Alvin K. Wong is Assistant Professor in the Department of Comparative Literature at HKU. He is currently writing a book titled Queer Hong Kong as Method. Wong has published in journals such as Journal of Lesbian Studies, Gender, Place & Culture, Culture, Theory, and Critique, Concentric, Continuum, and Cultural Dynamics and in edited volumes such as Transgender China, Queer Sinophone Cultures, and Hong Kong Keywords. Wong is also the co-editor of Keywords in Queer Sinophone Studies (Routledge, 2020).

About the Moderator

Grace En-Yi Ting is an Assistant Professor of Gender Studies at HKU. As a queer and feminist studies scholar, she specializes in Japanese women writers and girls’ culture, as well as transnational feminisms and queer politics.

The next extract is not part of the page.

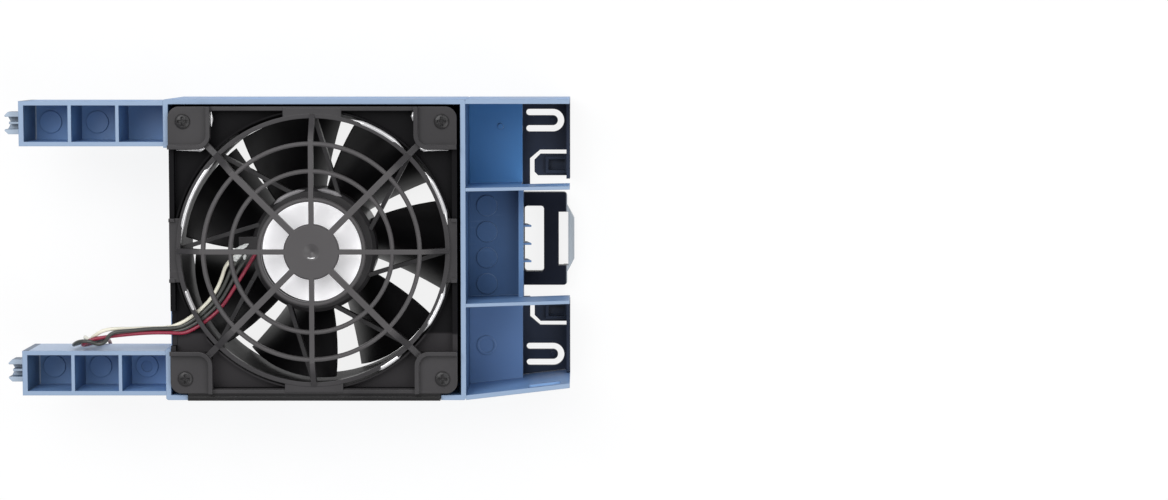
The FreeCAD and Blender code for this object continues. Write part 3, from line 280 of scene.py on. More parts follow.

She is currently working on a book manuscript examining femininities and female homosociality within representations of daily life by women writers in post-1980’s Japan. Her other work involves critiques of race and gender in the field of Japanese studies, as well as interrogating tensions between concepts of “queer”and “Asia” across Japanese, Sinophone, and Asian American literary discourses.